> [Stated task]:
Write out exactly the lines that run from the line containing "build_bell_cover(housing)" through the line containing "if empty is"; both end lines belong to the answer.

> [Supplied data]:

○ ○ ○ ○ ○ ○ ○

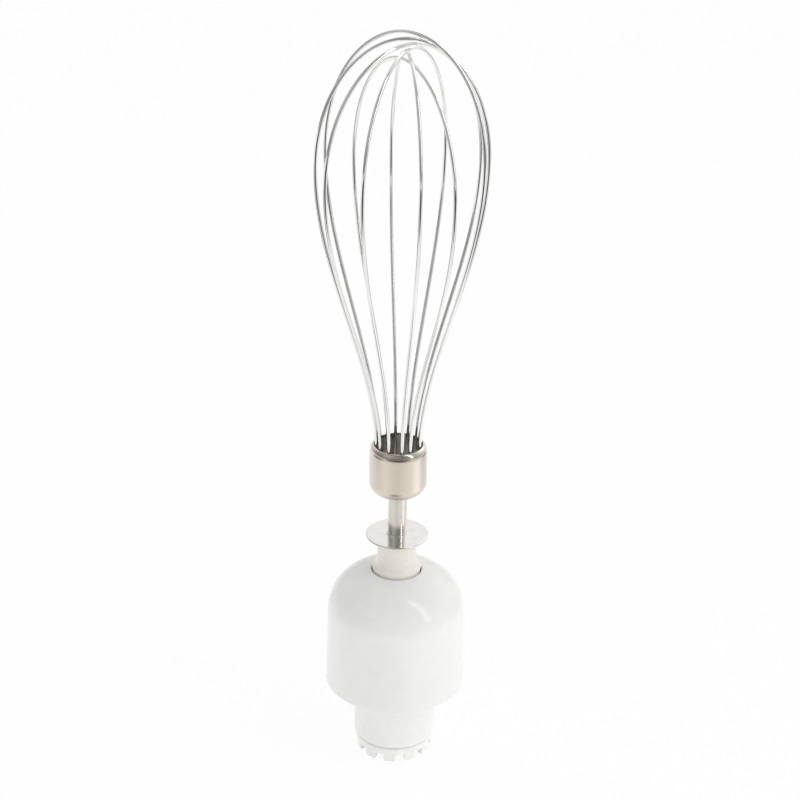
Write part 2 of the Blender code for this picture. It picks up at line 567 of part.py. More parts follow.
def build_planets(carrier):
    outline = gear_outline(PLANET_TEETH, PLANET_PITCH_RADIUS - DEDENDUM * MODULE,
                           PLANET_PITCH_RADIUS + ADDENDUM * MODULE, FLANK_GAP)
    pin_bottom = PLATE_BOTTOM + SEAT_GAP
    pin_top = CARRIER_BOTTOM + PLANET_PIN_SEAT
    for number, azimuth in enumerate(PLANET_AZIMUTHS, 1):
        axis = make_empty("planet_axis_%d" % number, carrier, (*polar(GEAR_CENTRES, azimuth), 0.0))
        # A tooth space faces the sun's tooth, half a pitch from the planet's own tooth
        axis.rotation_euler.z = math.radians(azimuth + 180.0 / PLANET_TEETH)
        planet = prism("planet_gear_%d" % number, [outline], GEAR_BOTTOM, GEAR_TOP, axis,
                       "natural plastic")
        combine(planet, turned("planet_bore_%d" % number,
                               rod(PLANET_PIN_RADIUS + RUN_GAP, GEAR_BOTTOM - OVERCUT,
                                   GEAR_TOP + OVERCUT), SMALL_STEPS, axis))
        turned("planet_pin_%d" % number, rod(PLANET_PIN_RADIUS, pin_bottom, pin_top), SMALL_STEPS,
               axis, "plain steel")


def build_carrier(carrier):
    seat = PLANET_PIN_RADIUS + SEAT_GAP
    pin_centres = [polar(GEAR_CENTRES, a) for a in PLANET_AZIMUTHS]
    post_centres = [polar(GEAR_CENTRES, a + 60.0) for a in PLANET_AZIMUTHS]

    pilot = DRIVE_SHAFT_RADIUS + RUN_GAP
    pilot_top = CARRIER_BOTTOM + SEAT_GAP * 6
    bore_bottom = HEX_TOP - SEAT_GAP
    hub = turned("planet_carrier", [
        (0.0, pilot_top), (pilot, pilot_top), (pilot, CARRIER_BOTTOM),
        (CARRIER_RADIUS, CARRIER_BOTTOM), (CARRIER_RADIUS, CARRIER_TOP), (HUB_RADIUS, CARRIER_TOP),
        (HUB_RADIUS, HUB_TOP), (STEM_RADIUS, HUB_TOP), (STEM_RADIUS, STEM_TOP),
        (WHISK_BORE_RADIUS, STEM_TOP), (WHISK_BORE_RADIUS, bore_bottom), (0.0, bore_bottom)],
        MEDIUM_STEPS, carrier, "natural plastic")
    post = [(0.0, PLATE_BOTTOM + SEAT_GAP), (POST_PEG_RADIUS, PLATE_BOTTOM + SEAT_GAP),
            (POST_PEG_RADIUS, GEAR_BOTTOM), (POST_RADIUS, GEAR_BOTTOM),
            (POST_RADIUS, CARRIER_BOTTOM + OVERCUT), (0.0, CARRIER_BOTTOM + OVERCUT)]
    combine(hub, turned("carrier_posts", post, SMALL_STEPS, carrier, centres=post_centres), "UNION")
    combine(hub, turned("pin_seats", rod(seat, CARRIER_BOTTOM - OVERCUT,
                                         CARRIER_BOTTOM + PLANET_PIN_SEAT + SEAT_GAP), SMALL_STEPS,
                        carrier, centres=pin_centres))
    hex_radius = WHISK_HEX_RADIUS + SEAT_GAP / math.cos(math.pi / 6)
    combine(hub, prism("shaft_hex", [polygon(hex_radius, 6)], SHAFT_SOCKET_BOTTOM,
                       bore_bottom + OVERCUT, carrier))

    sun_way = SUN_TIP_RADIUS + 2 * SEAT_GAP
    plate = turned("carrier_plate", tube(sun_way, CARRIER_RADIUS, PLATE_BOTTOM, PLATE_TOP),
                   MEDIUM_STEPS, carrier, "natural plastic")
    combine(plate, turned("plate_pin_holes", rod(seat, PLATE_BOTTOM - OVERCUT, PLATE_TOP + OVERCUT),
                          SMALL_STEPS, carrier, centres=pin_centres))
    combine(plate, turned("plate_peg_holes", rod(POST_PEG_RADIUS + SEAT_GAP, PLATE_BOTTOM - OVERCUT,
                                                 PLATE_TOP + OVERCUT), SMALL_STEPS, carrier,
                          centres=post_centres))
    turned("thrust_washer", tube(sun_way, sun_way + WASHER_WIDTH, WASHER_BOTTOM,
                                 WASHER_BOTTOM + WASHER_THICKNESS), MEDIUM_STEPS, carrier,
           "plain steel")


def build_output_side(housing, carrier):
    bush_bore = HUB_RADIUS + RUN_GAP
    flange = COVER_HOLE_RADIUS + COVER_BOSS_WALL
    flange_top = OUTPUT_BUSH_BOTTOM + OUTPUT_BUSH_FLANGE
    bush_top = OUTPUT_BUSH_BOTTOM + OUTPUT_BUSH_LENGTH
    turned("output_bush", [
        (bush_bore, OUTPUT_BUSH_BOTTOM), (flange, OUTPUT_BUSH_BOTTOM), (flange, flange_top),
        (OUTPUT_BUSH_RADIUS, flange_top), (OUTPUT_BUSH_RADIUS, bush_top), (bush_bore, bush_top)],
        MEDIUM_STEPS, housing, "sintered bronze")
    turned("output_washer", tube(bush_bore, flange, UPPER_WASHER_BOTTOM,
                                 UPPER_WASHER_BOTTOM + WASHER_THICKNESS), MEDIUM_STEPS, carrier,
           "plain steel")

    lip = HUB_RADIUS + RUN_GAP
    seal_bottom = SEAL_TOP - SEAL_HEIGHT
    turned("shaft_seal", [
        (OUTPUT_BUSH_RADIUS, seal_bottom), (OUTPUT_BUSH_RADIUS, SEAL_TOP), (lip, SEAL_TOP),
        (lip + SEAL_SKIN / 2, SEAL_TOP - SEAL_SKIN),
        (OUTPUT_BUSH_RADIUS - SEAL_SKIN, SEAL_TOP - SEAL_SKIN),
        (OUTPUT_BUSH_RADIUS - SEAL_SKIN, seal_bottom)], MEDIUM_STEPS, housing, "black rubber")

    flare = []
    for i in range(9):
        share = (i / 8) ** 1.6
        radius = NECK_TOP_RADIUS + (NECK_LIP_RADIUS - NECK_TOP_RADIUS) * (1 - share) ** NECK_FLARE_POWER
        flare.append((radius, NECK_FOOT + NECK_HEIGHT * share))
    stem_way = STEM_RADIUS + SEAT_GAP
    shoulder = NECK_TOP - NECK_SHOULDER
    turned("output_neck", [
        (stem_way, NECK_BOTTOM), (NECK_LIP_RADIUS, NECK_BOTTOM)] + flare + [
        (WHISK_BORE_RADIUS, NECK_TOP), (WHISK_BORE_RADIUS, shoulder), (stem_way, shoulder)],
        MEDIUM_STEPS, carrier, "natural plastic")

    centre = WHISK_BORE_RADIUS + SPRING_WIRE_RADIUS
    section = arc(centre, SPRING_HEIGHT, SPRING_WIRE_RADIUS, SPRING_WIRE_RADIUS, 0.0,
                  360.0 - 360.0 / SPRING_SIDES, SPRING_SIDES - 1)
    spring = turned("socket_spring", section, SMALL_STEPS, carrier, "plain steel")
    reach = centre + 2 * SPRING_WIRE_RADIUS
    half = SPRING_OPENING / 2
    opening = [(0.0, 0.0), polar(2 * reach, -half), polar(2 * reach, half)]
    combine(spring, prism("spring_opening", [opening], SPRING_HEIGHT - reach, SPRING_HEIGHT + reach,
                          carrier))


def build_whisk_shaft(whisk):
    shaft = turned("whisk_shaft", rod(WHISK_SHAFT_RADIUS, HEX_TOP, SHAFT_TOP), MEDIUM_STEPS, whisk,
                   "polished steel")
    combine(shaft, prism("shaft_drive_end", [polygon(WHISK_HEX_RADIUS, 6)], SHAFT_BOTTOM,
                         HEX_TOP + OVERCUT, whisk), "UNION")

    bore = WHISK_BORE_RADIUS
    collar = bore + DISC_COLLAR_WIDTH
    edge = DISC_THICKNESS / 2
    rim = arc(DISC_RADIUS - edge, DISC_BOTTOM + edge, edge, edge, -90.0, 90.0, 4)
    turned("splash_disc", [(bore, DISC_BOTTOM)] + rim + [
        (collar, DISC_TOP), (collar, DISC_TOP + DISC_COLLAR_HEIGHT),
        (bore, DISC_TOP + DISC_COLLAR_HEIGHT)], FINE_STEPS, whisk, "polished steel")


def build_wire_cup(whisk):
    inner = CUP_RADIUS - CUP_WALL
    corner = CUP_BOTTOM + CUP_CORNER_HEIGHT
    shoulder = CUP_TOP - CUP_RIM_HEIGHT
    reach = CUP_RADIUS - CUP_FLOOR_RADIUS
    outside = arc(CUP_FLOOR_RADIUS, corner, reach, CUP_CORNER_HEIGHT, -90.0, 0.0, 4)
    rim = arc(CUP_MOUTH_RADIUS, shoulder, CUP_RIM_INSET, CUP_RIM_HEIGHT, 0.0, 90.0, 4)
    hem = [(CUP_MOUTH_RADIUS, CUP_TOP - CUP_WALL),
           (inner, shoulder)]
    inside = arc(CUP_FLOOR_RADIUS, corner, reach - CUP_WALL, CUP_CORNER_HEIGHT - CUP_WALL,
                 0.0, -90.0, 3)
    profile = ([(WHISK_BORE_RADIUS, CUP_BOTTOM)] + outside + rim + hem + inside
               + [(WHISK_BORE_RADIUS, CUP_BOTTOM + CUP_WALL)])
    turned("wire_cup", profile, MEDIUM_STEPS, whisk, "polished steel")

    boss_bottom = CUP_BOTTOM + CUP_WALL + SEAT_GAP
    plug = turned("wire_plug", [
        (WHISK_BORE_RADIUS, boss_bottom), (CUP_FLOOR_RADIUS, boss_bottom),
        (CUP_FLOOR_RADIUS, PLUG_BOTTOM), (PLUG_RADIUS, PLUG_BOTTOM), (PLUG_RADIUS, PLUG_TOP),
        (0.0, PLUG_TOP), (0.0, PLUG_TOP - PLUG_SKIN), (WHISK_BORE_RADIUS, PLUG_TOP - PLUG_SKIN)],
        MEDIUM_STEPS, whisk, "plain steel")
    centres = [polar(side * WIRE_SEAT_RADIUS, loop[0]) for loop in WIRE_LOOPS for side in (1, -1)]
    combine(plug, turned("wire_holes", rod(WIRE_RADIUS + SEAT_GAP, PLUG_TOP - WIRE_SEAT_DEPTH,
                                           PLUG_TOP + OVERCUT), 8, whisk, centres=centres))


def bezier(a, b, c, d, count):
    # Cubic curve from a to d, without its first point
    shares = [(i + 1) / count for i in range(count)]
    return [tuple((1 - t) ** 3 * p + 3 * (1 - t) ** 2 * t * q + 3 * (1 - t) * t ** 2 * r + t ** 3 * s
                  for p, q, r, s in zip(a, b, c, d)) for t in shares]


def wire_route(number, azimuth, half_width, lean, rise, twist):
    # One leg from its seat to the crown as (out, height), then both legs set on the loop's plane
    opening = CUP_TOP - WIRE_STRAIGHT
    widest = CUP_TOP + WIRE_WIDEST_HEIGHT + rise
    step = 2 * WIRE_RADIUS + WIRE_CROSSING_GAP
    crown = CUP_TOP + WIRE_TOP_HEIGHT - number * step
    start = (WIRE_SEAT_RADIUS, opening)
    side = (half_width, widest)
    leg = [(WIRE_SEAT_RADIUS, WIRE_END), start]
    leg += bezier(start, (WIRE_SEAT_RADIUS, opening + WIRE_LOWER_PULL),
                  (half_width, widest - WIRE_UPPER_PULL), side, 8)
    leg += bezier(side, (half_width, widest + WIRE_CROWN_RISE * (crown - widest)),
                  (half_width * WIRE_CROWN_REACH, crown), (0.0, crown), 8)
    turn = math.radians(azimuth)
    points = []
    for sign, part in ((-1, leg), (1, leg[-2::-1])):
        for out, height in part:
            share = max(height - opening, 0.0) / WIRE_WIDEST_HEIGHT
            along = sign * out + lean * share
            across = twist * share
            points.append((along * math.cos(turn) - across * math.sin(turn),
                           along * math.sin(turn) + across * math.cos(turn), height))
    return points


def build_wire_loops(whisk):
    for number, loop in enumerate(WIRE_LOOPS):
        name = "wire_loop_%d" % (number + 1)
        curve = bpy.data.curves.new(name, "CURVE")
        curve.dimensions = "3D"
        curve.bevel_depth = WIRE_RADIUS
        curve.bevel_resolution = 1
        curve.use_fill_caps = True
        azimuth, *shares = loop
        points = wire_route(number, azimuth, *[share * WIRE_HALF_WIDTH for share in shares])
        spline = curve.splines.new("POLY")
        spline.points.add(len(points) - 1)
        for point, place in zip(spline.points, points):
            point.co = (*place, 1.0)
        wire = bpy.data.objects.new(name, curve)
        wire.parent = whisk
        bpy.context.scene.collection.objects.link(wire)
        add_finish(wire, "drawn wire")


def main():
    clear_scene()
    housing = make_empty("housing_axis")
    drive = make_empty("drive_axis", housing)
    carrier = make_empty("carrier_axis", housing)
    whisk = make_empty("whisk_axis", carrier)
    build_coupling_ring(housing)
    build_housing_base(housing)
    build_bell_cover(housing)
    build_internal_gear(housing)
    build_housing_screws(housing)
    build_drive_side(housing, drive)
    build_planets(carrier)
    build_carrier(carrier)
    build_output_side(housing, carrier)
    build_whisk_shaft(whisk)
    build_wire_cup(whisk)
    build_wire_loops(whisk)


main()
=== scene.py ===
# Whisk attachment for a stick blender: finished surfaces, materials, studio and camera.
# Metres, +Z up. Each new piece lies where its CAD node lies and rides on the same body.
import math

import bpy
import numpy as np
from mathutils import Matrix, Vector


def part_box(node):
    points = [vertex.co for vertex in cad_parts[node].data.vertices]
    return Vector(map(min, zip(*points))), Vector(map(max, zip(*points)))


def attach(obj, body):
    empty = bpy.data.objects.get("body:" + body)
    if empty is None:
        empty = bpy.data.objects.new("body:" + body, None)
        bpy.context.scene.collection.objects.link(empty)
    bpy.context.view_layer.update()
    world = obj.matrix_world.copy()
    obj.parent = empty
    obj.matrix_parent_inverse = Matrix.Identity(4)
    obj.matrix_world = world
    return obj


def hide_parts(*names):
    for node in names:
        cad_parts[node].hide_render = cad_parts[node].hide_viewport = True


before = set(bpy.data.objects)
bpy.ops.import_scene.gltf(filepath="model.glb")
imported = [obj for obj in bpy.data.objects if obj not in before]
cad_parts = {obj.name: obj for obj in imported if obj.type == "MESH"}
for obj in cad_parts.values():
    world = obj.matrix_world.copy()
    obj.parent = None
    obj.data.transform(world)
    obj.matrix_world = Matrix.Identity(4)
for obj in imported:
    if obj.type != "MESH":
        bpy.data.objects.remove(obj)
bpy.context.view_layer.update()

mm = 0.001
fullTurn = 2 * math.pi

# Roundings of small edges
crispEdge, fineEdge, smallEdge, softEdge = 0.1 * mm, 0.15 * mm, 0.2 * mm, 0.3 * mm

print("frame loaded:", len(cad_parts), "nodes")


# Surfaces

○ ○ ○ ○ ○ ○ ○

> [Task output]:
    build_bell_cover(housing)
    build_internal_gear(housing)
    build_housing_screws(housing)
    build_drive_side(housing, drive)
    build_planets(carrier)
    build_carrier(carrier)
    build_output_side(housing, carrier)
    build_whisk_shaft(whisk)
    build_wire_cup(whisk)
    build_wire_loops(whisk)


main()
=== scene.py ===
# Whisk attachment for a stick blender: finished surfaces, materials, studio and camera.
# Metres, +Z up. Each new piece lies where its CAD node lies and rides on the same body.
import math

import bpy
import numpy as np
from mathutils import Matrix, Vector


def part_box(node):
    points = [vertex.co for vertex in cad_parts[node].data.vertices]
    return Vector(map(min, zip(*points))), Vector(map(max, zip(*points)))


def attach(obj, body):
    empty = bpy.data.objects.get("body:" + body)
    if empty is None:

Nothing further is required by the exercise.